Europe and US snub ZITF again
http://www.thezimbabwetimes.com/?p=28300
March 25, 2010
By Our Correspondent
BULAWAYO – European and United States companies continue to snub the Zimbabwe International Trade Fair (ZITF) with only one exhibitor expected from that side at this year’s trade showcase.
Addressing journalists at a press conference held at the trade fair grounds on Thursday, the new ZITF Chairman Bhekitemba Nkomo revealed that European and US companies were not attending this year’s exhibition.
“This year we only have one small consultant company from the UK but as from the US and other European countries there are none,” said Nkomo.
Nkomo said most “foreign exhibitors expected at this year’s trade showcase are mainly from Asian countries like Iran, India and China”.
There is also a reduction in the number of both local and foreign companies compared to last year as few have already confirmed participation.

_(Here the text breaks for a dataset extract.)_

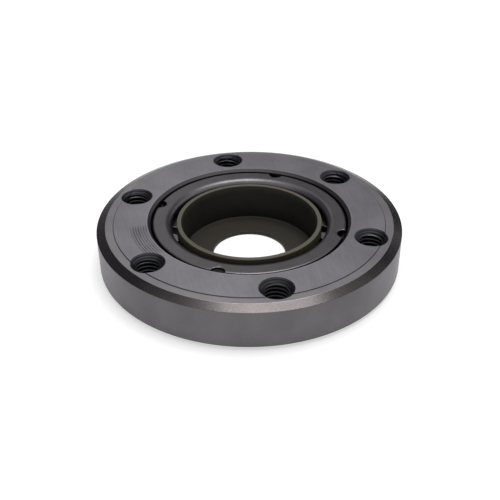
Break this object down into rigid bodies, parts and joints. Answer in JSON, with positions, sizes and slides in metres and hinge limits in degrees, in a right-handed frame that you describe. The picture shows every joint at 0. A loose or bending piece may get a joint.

“We have 496 local and 31 foreign companies who have confirmed participation this year, compared to last year’s 700 and 70 respectively,” ZITF general manger Daniel Chigaru also told journalists.
Chigaru said they had raised charges from US$25 to US$35 per square metre for the exhibition space in order to cover expenses of running the fair which he said had gone up rapidly.
Last year, ZITF organisers were almost forced to postpone the trade showcase after exhibitors, including locals, started pulling out in large numbers citing high participation costs.
As a result, the ZITF Company was forced to drastically revise downwards the exhibition fees for last year’s fair.
This year ZITF Company is hard-pressed to have many foreign countries participating at the trade showcase as President Robert Mugabe and Prime Minister Morgan Tsvangirai’s year-old power-sharing government tries to woo much needed investment to drive its ambitious economic revival programme.
ZITF, once one of the premier trade fairs in Africa, has lost its glamour after 10 years of an acute economic crisis that set in after the International Monetary Fund (IMF) cut financial assistance to the Harare
government. IMF did this in protest over the behavior of President Robert Mugabe’s Zanu-PF regime in brutalizing opposition supporters.